What the task requires → Write out exactly the lines of the entries below from the one holding "empty = bpy.data.objects.new(name, None)" to the one holding "bpy.data.objects.remove(obj)", inclusive, and leave out all other lines.

Input material →
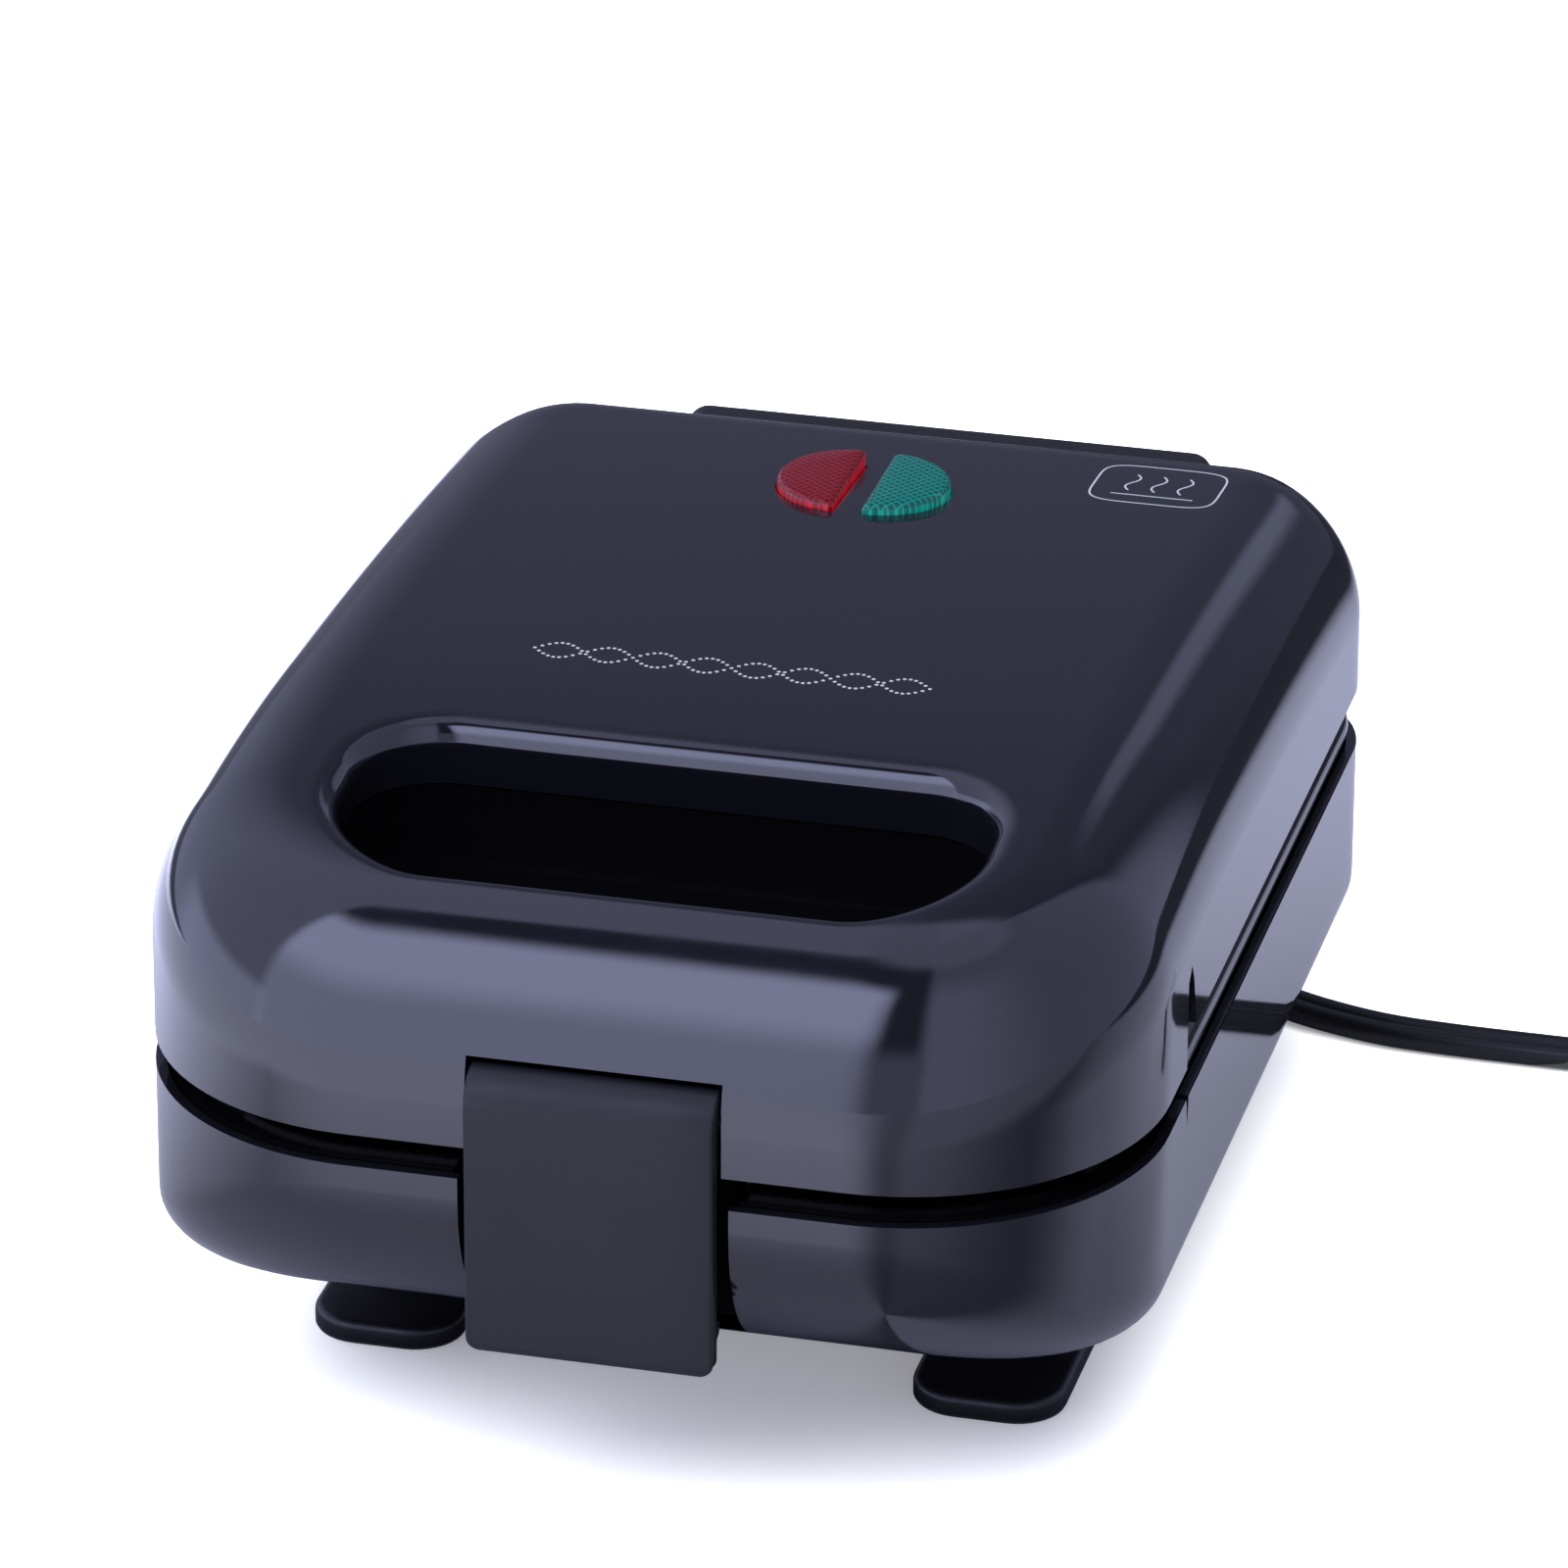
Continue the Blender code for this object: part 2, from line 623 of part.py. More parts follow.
bracket_outline = [(-93 * MM, 53.4 * MM), (-84.2 * MM, 53.4 * MM), (-84.2 * MM, 62.4 * MM),
                   (-91.6 * MM, 62.4 * MM), (-93 * MM, 57 * MM)]
latch_bracket = extruded("latch_bracket", [bracket_outline], 19.6 * MM, (0, 0, 0), MATT)
cut(latch_bracket, box("bracket_bay", (-16.4 * MM, -99 * MM, 50 * MM),
                       (16.4 * MM, -86 * MM, 66 * MM)))
cut(latch_bracket, cylinder("bracket_bore", LATCH_PIN + GAP, 60 * MM, (0, LATCH_Y, LATCH_Z), "X",
                            None, 12))

# ---------------------------------------------------------------- base

lower_shell = drawn_in("lower_shell", BASE_EDGE, lambda y: BASE_BOTTOM, GLOSS, (BASE_ROUND, -1))
cut(lower_shell, box("latch_notch", (-17.2 * MM, -100 * MM, 25.5 * MM),
                     (17.2 * MM, -80 * MM, 60 * MM)))
cut(lower_shell, extruded("base_notch", [[(STEP_Y - 0.2 * MM, 48 * MM), (STEP_Y + 0.9 * MM, 42.8 * MM),
                                          (STEP_Y + 1.6 * MM, 48 * MM)]], 80 * MM, (0, 0, 0)))
lower_frame = frame("lower_frame", -1)
cut(lower_frame, box("catch_bay", (-18.2 * MM, -100 * MM, 38 * MM), (18.2 * MM, -84 * MM, 49.1 * MM)))
lower_plate = plate("lower_plate", -1)
lower_element = element("lower_element", -1)
lower_reflector = channel("lower_reflector", (-58 * MM, -64 * MM, 25.4 * MM),
                          (58 * MM, 61 * MM, 45.2 * MM), -1)
latch_catch = box("latch_catch", (-16.8 * MM, -89 * MM, 29.5 * MM), (16.8 * MM, -84.3 * MM, 48.8 * MM),
                  MATT)
cut(latch_catch, box("catch_ledge", (-12 * MM, -92.9 * MM, 32.5 * MM), (12 * MM, -88 * MM, 36.5 * MM)),
    "UNION")
terminal_block = box("terminal_block", (-24 * MM, 62.6 * MM, 24.6 * MM), (-4 * MM, 74.2 * MM, 33 * MM),
                     ((0.8, 0.8, 0.78), 0.5, 0.0), 0.5 * MM, 1)


def foot(name, x, front, post_front):
    """A moulded foot: a long flat pad with soft top edges, and a square post up to the casing."""
    plan = rounded_plan(FOOT_HALF, front, front + FOOT_LENGTH, 6.6 * MM, 2 * MM, (), 4)
    for point, _ in plan:
        point.x += x
    made = loft(name, [ring(plan, 0.5 * MM, 0), ring(plan, 0, 0.5 * MM),
                       ring(plan, 0, PAD_THICK - 0.7 * MM), ring(plan, 0.7 * MM, PAD_THICK)], MATT)
    post = box(name + "_post", (x - POST_HALF, post_front, 1.5 * MM),
               (x + POST_HALF, post_front + 14 * MM, BASE_BOTTOM - GAP))
    return cut(made, post, "UNION")


feet = []
for row, front, post_front in (("front", FOOT_FRONT, -32.5 * MM),
                               ("rear", FOOT_REAR - FOOT_LENGTH, 24 * MM)):
    for side, word in ((-1, "left"), (1, "right")):
        made = foot(f"{row}_foot_{word}", side * FOOT_X, front, post_front)
        feet.append(made)
        screw(f"foot_screw_{row}_{word}", (side * FOOT_X, post_front + 7 * MM,
                                           BASE_BOTTOM + SHEET + GAP), "Z", 9 * MM,
              through=(made, lower_shell))
for side, word in ((-1, "left"), (1, "right")):
    screw(f"base_hinge_screw_{word}", (side * 12 * MM, 82.1 * MM, 39.7 * MM), "Y", 7 * MM,
          through=(base_hinge_bracket, lower_shell))

# ---------------------------------------------------------------- cord

cut(lower_shell, cylinder("cord_hole", 3.9 * MM, 30 * MM, (CORD_X, REAR_Y, CORD_Z), "Y", None, 16))
relief_profile = [(0, RELIEF_END - REAR_Y), (3.3 * MM, RELIEF_END - REAR_Y), (4.2 * MM, 8 * MM),
                  (4.6 * MM, 3 * MM), (5.4 * MM, 2.8 * MM), (5.4 * MM, GAP), (3.5 * MM, GAP),
                  (3.5 * MM, -2.9 * MM), (4.4 * MM, -2.9 * MM), (4.4 * MM, -4.4 * MM),
                  (0, -4.4 * MM)]
strain_relief = turned("strain_relief", relief_profile, MATT, (CORD_X, REAR_Y, CORD_Z), "Y", 16)

ROUTE = [Vector(p) * MM for p in (
    (-17.5, 105.1, 30), (-17.4, 108, 30), (-13.7, 119, 28.2), (-3.5, 129.2, 23.6), (10.5, 133, 17.4),
    (24.5, 129.2, 11), (34.7, 119, 5.5), (38.5, 105, 2.1), (39.7, 87.6, 1.7), (46.2, 77.4, 1.7), (55.5, 71.2, 1.7),
    (67.3, 67.2, 1.7), (78.5, 66, 1.7), (95, 65.8, 1.7), (108, 65.8, 1.7), (120.2, 65.8, 1.7))]


def smooth_line(points, per_span=4):
    """A Catmull-Rom curve through the points."""
    ends = [points[0] * 2 - points[1]] + points + [points[-1] * 2 - points[-2]]
    line = []
    for a, b, c, d in zip(ends, ends[1:], ends[2:], ends[3:]):
        for i in range(per_span):
            t = i / per_span
            line.append(0.5 * (2 * b + (c - a) * t + (2 * a - 5 * b + 4 * c - d) * t ** 2
                               + (3 * b - a - 3 * c + d) * t ** 3))
    return line + [points[-1]]


RUBBER = ((0.02, 0.02, 0.024), 0.4, 0.0)
power_cord = tube("power_cord", smooth_line(ROUTE), CORD_RADIUS, RUBBER)

COIL_TURNS = 3 + (math.pi / 2 - COIL_END) / (2 * math.pi)
COIL_TOP = CORD_LOW + COIL_TURNS * COIL_TURN
coil_high = COIL_TOP + CORD_RADIUS
cord_coil = turned("cord_coil", [(COIL_RADIUS + 3.1 * MM, coil_high), (COIL_RADIUS + 3.1 * MM, 0.1 * MM),
                                 (COIL_RADIUS - 3.1 * MM, 0.1 * MM), (COIL_RADIUS - 3.1 * MM, coil_high),
                                 (COIL_RADIUS + 3.1 * MM, coil_high)],
                   RUBBER, (*COIL_CENTRE, 0), "Z", 32)

leave = Vector((*COIL_CENTRE, 0)) + COIL_RADIUS * Vector((math.cos(COIL_END), math.sin(COIL_END), 0))
heading = Vector((math.sin(COIL_END), -math.cos(COIL_END), 0))


def along_tail(distance, height):
    """A point on the straight last stretch, from where the cord leaves the coil."""
    point = leave + heading * distance
    point.z = height
    return point


cord_tail = tube("cord_tail", [along_tail(18.8 * MM, 12.0 * MM), along_tail(27 * MM, 10.0 * MM),
                               along_tail(35 * MM, 8.0 * MM), along_tail(PLUG_START - GAP, PLUG_Z)],
                 CORD_RADIUS, RUBBER)


def plug_section(distance, half_wide, half_high, corner):
    """One cross-section of the plug, square to the cord."""
    across = Vector((-heading.y, heading.x, 0))
    outline = rounded_plan(half_wide, -half_high, half_high, corner, corner, (), 3)
    centre = along_tail(PLUG_START + distance, PLUG_Z)
    return [centre + across * p.x + Vector((0, 0, p.y)) for p, _ in outline]


plug_body = loft("plug_body", [
    plug_section(0, 4 * MM, 3 * MM, 2 * MM), plug_section(12 * MM, 6 * MM, 4.5 * MM, 3 * MM),
    plug_section(15 * MM, 10 * MM, 6 * MM, 4 * MM), plug_section(30 * MM, 12 * MM, 7 * MM, 4 * MM),
    plug_section(35 * MM, 12 * MM, 7 * MM, 4 * MM), plug_section(36 * MM, 11 * MM, 6 * MM, 3.5 * MM)],
    RUBBER)
blades = []
for side, word in ((-1, "left"), (1, "right")):
    blade = box(f"plug_blade_{word}", (-8 * MM, -0.75 * MM, -3.1 * MM), (8 * MM, 0.75 * MM, 3.1 * MM),
                ((0.75, 0.72, 0.66), 0.25, 1.0), 0.3 * MM, 1)
    across = Vector((-heading.y, heading.x, 0))
    blade.location = along_tail(PLUG_START + 36.3 * MM + 8 * MM, PLUG_Z) + across * side * 6.35 * MM
    blade.rotation_euler.z = math.atan2(heading.y, heading.x)
    blades.append(blade)

# ---------------------------------------------------------------- wires inside

WIRE_RADIUS = 0.9 * MM
SLEEVE = ((0.75, 0.72, 0.65), 0.7, 0.0)
upper_wire_z = SEAM + ELEMENT_BACK
lid_harness = tube("lid_harness", [
    Vector((-7 * MM, 60.4 * MM, upper_wire_z)), Vector((-7 * MM, 68 * MM, upper_wire_z)),
    Vector((-7 * MM, 70 * MM, 68.4 * MM)), Vector((-7 * MM, 70 * MM, 71.4 * MM)),
    Vector((-7 * MM, 68 * MM, 73.4 * MM)), Vector((-7 * MM, 52.4 * MM, 73.4 * MM))],
    WIRE_RADIUS, SLEEVE)
lower_wire_z = SEAM - ELEMENT_BACK
base_harness = tube("base_harness", [
    Vector((-7 * MM, 60.4 * MM, lower_wire_z)), Vector((-7 * MM, 64 * MM, lower_wire_z)),
    Vector((-7 * MM, 65.6 * MM, lower_wire_z - 0.8 * MM)), Vector((-7 * MM, 66 * MM, 33.4 * MM))],
    WIRE_RADIUS, SLEEVE)

# ---------------------------------------------------------------- lid screws and pivots

for side, word in ((-1, "left"), (1, "right")):
    screw(f"lid_hinge_screw_{word}", (side * 12 * MM, 81.6 * MM, 64 * MM), "Y", 7 * MM,
          through=(lid_hinge_bracket, upper_shell))


def pivot(name, at):
    """An empty on a joint's axis."""
    empty = bpy.data.objects.new(name, None)
    empty.location = at
    PARTS.objects.link(empty)
    return empty


def hang(empty, pieces):
    """Parents pieces to an empty and keeps them where they are."""
    for piece in pieces:
        piece.parent = empty
        piece.matrix_parent_inverse = Matrix.Translation(empty.location).inverted()


lid_pivot = pivot("lid_pivot", axis_at)
latch_pivot = pivot("latch_pivot", (0, LATCH_Y, LATCH_Z))
hang(lid_pivot, [upper_shell, finger_well, upper_frame, upper_plate, upper_element, upper_reflector,
                 red_lens, green_lens, *lamps, lamp_holder, thermostat, thermal_fuse, hinge_cover,
                 lid_hinge_bracket, latch_bracket, latch_pin, lid_harness]
     + [s for s in SCREWS if s.name.startswith("lid_")])
hang(latch_pivot, [latch])
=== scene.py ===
"""A compact donut maker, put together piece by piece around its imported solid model."""
import math

import bmesh
import bpy
import numpy as np
from mathutils import Matrix, Vector


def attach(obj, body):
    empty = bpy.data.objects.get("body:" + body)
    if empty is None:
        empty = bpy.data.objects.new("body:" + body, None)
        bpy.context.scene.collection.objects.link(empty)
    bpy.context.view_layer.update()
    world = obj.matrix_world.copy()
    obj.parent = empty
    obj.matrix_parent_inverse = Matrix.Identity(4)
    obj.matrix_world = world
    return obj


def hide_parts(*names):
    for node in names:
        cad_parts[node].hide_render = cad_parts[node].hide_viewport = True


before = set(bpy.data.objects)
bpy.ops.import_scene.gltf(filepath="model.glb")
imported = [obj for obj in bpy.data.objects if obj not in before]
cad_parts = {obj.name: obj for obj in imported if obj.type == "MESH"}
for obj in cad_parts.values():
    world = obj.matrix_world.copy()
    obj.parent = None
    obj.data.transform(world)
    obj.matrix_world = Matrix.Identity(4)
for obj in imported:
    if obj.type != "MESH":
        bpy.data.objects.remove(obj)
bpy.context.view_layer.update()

# ------------------------------------------------------------------ camera
# The camera stands 1.2 m from the middle of the body with a long lens, a little to the right of
# the front and well above it. It carries a quarter of a degree of roll.
mm = 0.001
look_at, distance = Vector((0.2, 0.0, 60.4)) * mm, 1.2056
azimuth, elevation, roll = math.radians(14.074), math.radians(24.478), math.radians(0.252)
sight = Vector((-math.sin(azimuth) * math.cos(elevation), math.cos(azimuth) * math.cos(elevation),
                -math.sin(elevation)))
level = Vector((math.cos(azimuth), math.sin(azimuth), 0))
upright = level.cross(sight)
across = level * math.cos(roll) + upright * math.sin(roll)
camera_data = bpy.data.cameras.new("camera")
camera_data.lens = 211.6
camera_data.sensor_width = 36
camera_data.clip_end = 50
camera = bpy.data.objects.new("camera", camera_data)
bpy.context.scene.collection.objects.link(camera)
turn = Matrix((across, across.cross(sight), -sight)).transposed()
camera.matrix_world = Matrix.Translation(look_at - sight * distance) @ turn.to_4x4()
bpy.context.scene.camera = camera

# ------------------------------------------------------------------ power cord
# A flat two-core lead with a black PVC sheath. It leaves a moulded strain relief low on the rear
# wall, loops down to the table, runs out along it, and the rest is wound up beside the object.
cord_wide, cord_thick, cord_low = 6.0, 3.3, 1.7
coil_x, coil_y, coil_radius, coil_rise = 139.0, 32.8, 33.0, 3.4
coil_end = math.radians(-10)
coil_turns = 3 + (math.pi / 2 - coil_end) / (2 * math.pi)
plug_start, plug_z = 44.0, 7.2


def quads(rows, columns, around=True):
    """Faces of a grid: each joins column j of row i to the next column and row. When it goes
    around, the last column joins the first."""
    i = np.arange(rows - 1)[:, None]
    j = np.arange(columns if around else columns - 1)[None, :]
    k = (j + 1) % columns
    return np.stack([i * columns + j, i * columns + k, (i + 1) * columns + k,
                     (i + 1) * columns + j], -1).reshape(-1, 4)


def piece(name, points, faces, material, angle=35, outwards=True):
    """A mesh object from points in millimetres; edges sharper than the angle stay crisp."""
    mesh = bpy.data.meshes.new(name)
    mesh.from_pydata((np.asarray(points).reshape(-1, 3) * mm).tolist(), [], faces)
    mesh.validate()
    made = bpy.data.objects.new(name, mesh)
    bpy.context.scene.collection.objects.link(made)
    tidy(mesh, angle, outwards)
    mesh.materials.append(material)
    return made


def tidy(mesh, angle, outwards):
    """Merges doubles, turns the faces of a closed mesh outwards if asked, and shades it smooth."""
    bm = bmesh.new()
    bm.from_mesh(mesh)
    bmesh.ops.remove_doubles(bm, verts=bm.verts, dist=1e-6)
    if outwards:
        bmesh.ops.recalc_face_normals(bm, faces=bm.faces)
    bm.to_mesh(mesh)
    bm.free()
    mesh.shade_smooth()
    mesh.set_sharp_from_angle(angle=math.radians(angle))


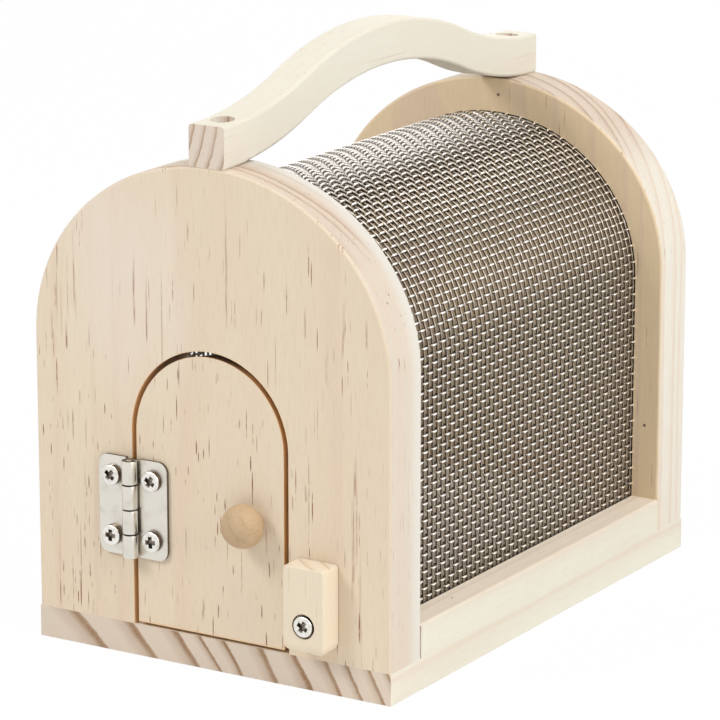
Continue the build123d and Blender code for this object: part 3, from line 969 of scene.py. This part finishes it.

Reply to the task →
    empty = bpy.data.objects.new(name, None)
    empty.location = at
    PARTS.objects.link(empty)
    return empty


def hang(empty, pieces):
    """Parents pieces to an empty and keeps them where they are."""
    for piece in pieces:
        piece.parent = empty
        piece.matrix_parent_inverse = Matrix.Translation(empty.location).inverted()


lid_pivot = pivot("lid_pivot", axis_at)
latch_pivot = pivot("latch_pivot", (0, LATCH_Y, LATCH_Z))
hang(lid_pivot, [upper_shell, finger_well, upper_frame, upper_plate, upper_element, upper_reflector,
                 red_lens, green_lens, *lamps, lamp_holder, thermostat, thermal_fuse, hinge_cover,
                 lid_hinge_bracket, latch_bracket, latch_pin, lid_harness]
     + [s for s in SCREWS if s.name.startswith("lid_")])
hang(latch_pivot, [latch])
=== scene.py ===
"""A compact donut maker, put together piece by piece around its imported solid model."""
import math

import bmesh
import bpy
import numpy as np
from mathutils import Matrix, Vector


def attach(obj, body):
    empty = bpy.data.objects.get("body:" + body)
    if empty is None:
        empty = bpy.data.objects.new("body:" + body, None)
        bpy.context.scene.collection.objects.link(empty)
    bpy.context.view_layer.update()
    world = obj.matrix_world.copy()
    obj.parent = empty
    obj.matrix_parent_inverse = Matrix.Identity(4)
    obj.matrix_world = world
    return obj


def hide_parts(*names):
    for node in names:
        cad_parts[node].hide_render = cad_parts[node].hide_viewport = True


before = set(bpy.data.objects)
bpy.ops.import_scene.gltf(filepath="model.glb")
imported = [obj for obj in bpy.data.objects if obj not in before]
cad_parts = {obj.name: obj for obj in imported if obj.type == "MESH"}
for obj in cad_parts.values():
    world = obj.matrix_world.copy()
    obj.parent = None
    obj.data.transform(world)
    obj.matrix_world = Matrix.Identity(4)
for obj in imported:
    if obj.type != "MESH":
        bpy.data.objects.remove(obj)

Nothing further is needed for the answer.